Before leaving Al Ain, we stop at their camel sale this morning, where there are hundreds of camels in sheds and open air pens, as well as sheep and goats. It is fun watching the haggling, but I finally go back to the bus early to get away from the heat and the smell. Kais tells me even city people buy camels and keep them outside the city, in order to maintain their connection with their culture…and no doubt some race them.

The steep road along the Musandam coastline

The steep road along the Musandam coastline

We drive along the expressway to the outskirts of Dubai, and then north to Ras al-Khaimah. Here we drive along the coastal highway to the border crossing, and leave both our UAE guide and driver. The border crossing process takes awhile, due to some confusion which I don’t fully understand. Our Omani driver and guide meet us, and we drive the beautiful and scenic highway along the Musandam coastline to Khasab.

Before we check-in to our hotel, we have a late lunch or early dinner at the Al Shamaliah Grill and Restaurant in the New Souk Area of Khasab. Since it is Friday, everyone is being called to evening prayers – the whole town is filled with wailing sing-song broadcast from the minarets on the mosques. Our hotel is the Atana Musandam, built right next to the harbour, and it is right next to a LuLu Hypermarket (like our supermarkets).

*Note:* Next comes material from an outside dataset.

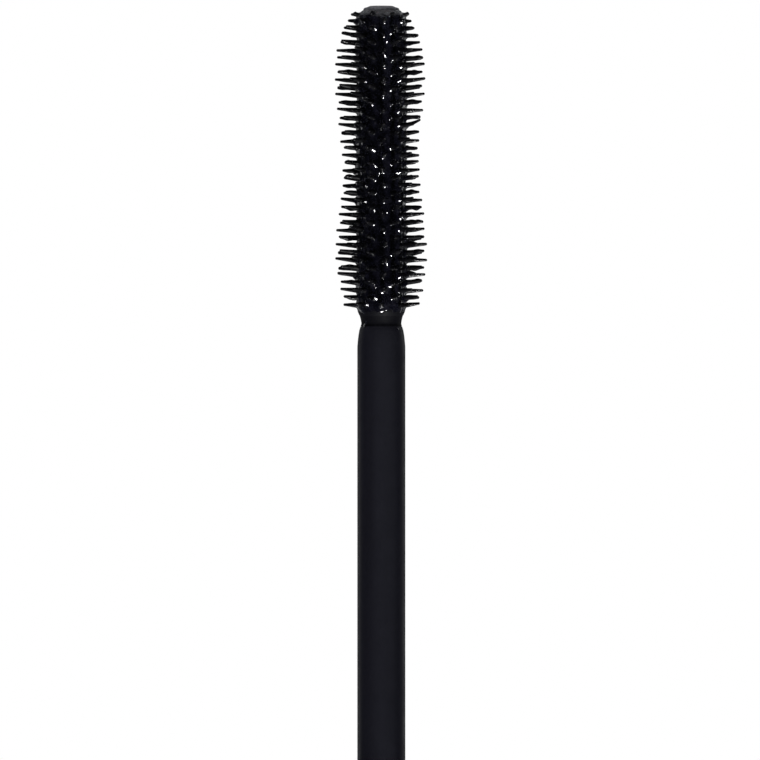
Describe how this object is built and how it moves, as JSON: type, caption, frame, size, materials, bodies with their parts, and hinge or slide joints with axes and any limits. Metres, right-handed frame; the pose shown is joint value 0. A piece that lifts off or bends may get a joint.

The Musandam Peninsula is separated from the rest of Oman by the east coast of the UAE, and is in a very strategically important location with the Strait of Hormuz separating Oman from Iran. Iranian smugglers pick up goods (mainly household appliances and cigarettes) in Khasab early every morning and zoom across the strait to customers in their country. The Musandam Peninsula is very arid and rocky, but features beautiful khors (rocky inlets), small villages, and dramatic, mountain-hugging roads.